The first-2 scrubbing solution 227a may be, for example, water. However, the technical scope of the present invention is not limited thereto.

The first-2 scrubbing solution 227a may be discharged onto the upper surface of the first-3 scrubbing plate 250a and may flow from the upper surface of the first-3 scrubbing plate 250a toward the first-3 scrubbing wall 255a while the first-2 scrubbing process is being performed. At this time, the first-2 scrubbing solution 227a does not flow downward through the first-3 scrubbing hole 250H_a. The first-2 scrubbing solution 227a may flow over the first-3 scrubbing wall 255a to the lower part of the first chamber 210a.

The first-2 scrubbing solution 227a that has passed over the first-3 scrubbing wall 255a is discharged again to the upper surface of the first-2 scrubbing plate 240a. The first-2 scrubbing solution 227a may flow from the upper surface of the first-2 scrubbing plate 240a toward the first-2 scrubbing wall 245a while the first-2 scrubbing process is performed. At this time, the first-2 scrubbing solution 227a does not flow downward through the first-2 scrubbing hole 240H_a. The first-2 scrubbing solution 227a may flow over the first-2 scrubbing wall 245a to the lower part of the first chamber 210a.
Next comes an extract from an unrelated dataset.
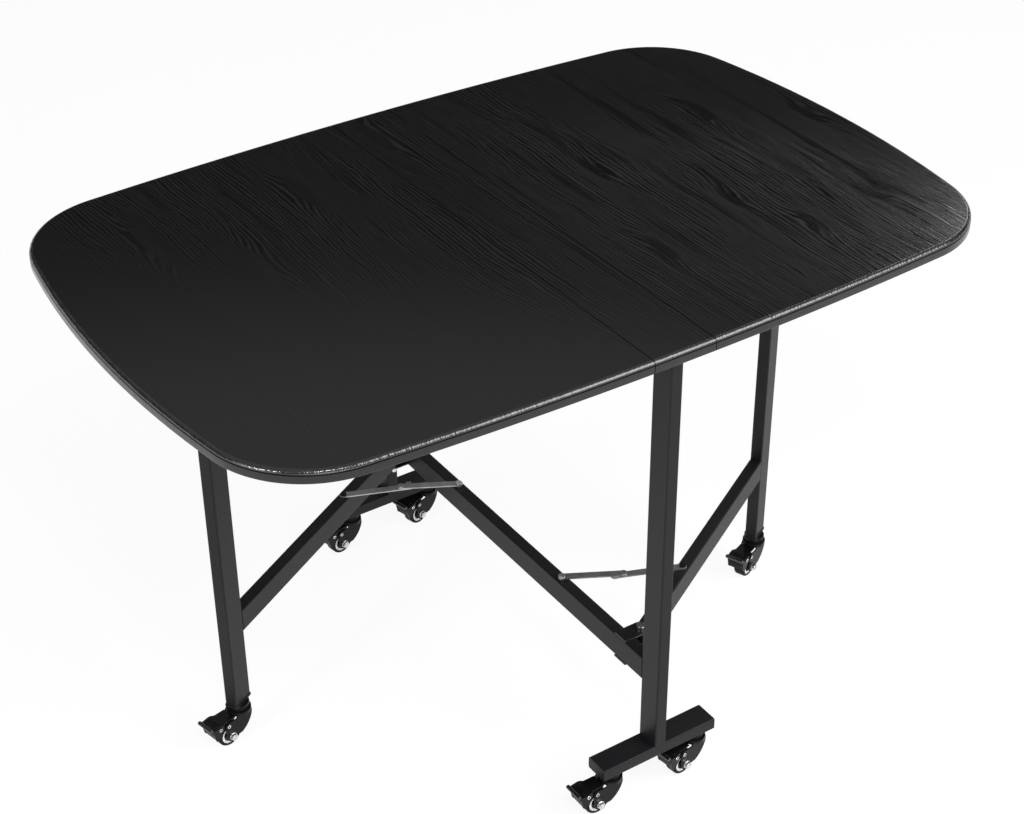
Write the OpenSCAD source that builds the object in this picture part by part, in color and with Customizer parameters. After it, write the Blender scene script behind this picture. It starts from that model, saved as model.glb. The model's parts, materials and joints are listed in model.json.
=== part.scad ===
// Folding gate-leg dining table: a fixed centre strip and two leaves on a tube frame,
// two gates that swing out under the leaves, a folding lock strut on each gate and
// six swivel casters with foot brakes. It is drawn open.
// The origin is on the floor under the middle of the top. +X runs along the open
// length, +Y to the back and +Z up. The left half is the right half turned by 180 degrees.

/* [Table top] */
// Length of the open top, over both leaves
top_length = 1200; // [1120:10:1300]
// Width of the top
top_width = 800; // [780:5:860]
// Height of the top surface above the floor
table_height = 750; // [700:5:800]
// Thickness of the boards
board_t = 18; // [15:1:25]
// Thickness of the glossy edging
edging_t = 2; // [1:0.5:3]
// Radius of the slightly bowed long edges
long_edge_r = 6250; // [4000:50:9000]
// Radius of the bowed ends
end_edge_r = 1610; // [1200:10:3000]
// Radius of the rounded corners
corner_r = 146; // [100:2:180]
// Distance between the two seams
strip_w = 95; // [88:1:110]
// Gap between the boards at a seam
seam_gap = 1.2; // [1.2:0.1:2.4]

/* [Tubes] */
// Narrow side of the frame tube
tube_w = 19; // [17:0.5:21]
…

Similarly, the first-2 scrubbing solution 227a that has passed over the first-2 scrubbing wall 245a is discharged again to the upper surface of the first-1 scrubbing plate 230a. The first-2 scrubbing solution 227a may flow from the upper surface of the first-1 scrubbing plate 230a toward the first-1 scrubbing wall 235a while the first-2 scrubbing process is performed. At this time, the first-2 scrubbing solution 227a does not flow downward through the first-1 scrubbing hole 230H_a. The first-2 scrubbing solution 227a may flow over the first-1 scrubbing wall 235a to the lower part of the first chamber 210a.

Finally, the first-2 scrubbing solution 227a that has passed over the first-1 scrubbing wall 235a may be stored in the first scrubbing solution storage tank 270a provided at the lower part of the first chamber 210a. The first scrubbing solution storage tank 270a may store a scrubbing solution 275a in which the first impurity is dissolved. For example, the scrubbing solution 275a in which the first impurity is dissolved may be a solution in which a hydrophilic gas is dissolved in the first-1 scrubbing solution 225a and the first-2 scrubbing solution 227a. For example, the first impurity may be hydrophilic gas.

In some embodiments, the hydrophilic gas may be isopropyl alcohol (IPA) and/or ammonia, although the technical scope of the present invention is not limited thereto.

The first demister 260a may be disposed on the upper part of the first chamber 210a. The first demister 260a may be used to remove moisture from the gas after the first-1 scrubbing process and the first-2 scrubbing process are performed. After the first-1 scrubbing process and the first-2 scrubbing process are performed, the gas (G′ of FIG. 1) from which some impurities have been removed may be provided. That is, moisture may be removed from the gas (G′ of FIG. 1) from which some impurities have been removed after the first-1 scrubbing process and the first-2 scrubbing process are performed using the first demister 260a.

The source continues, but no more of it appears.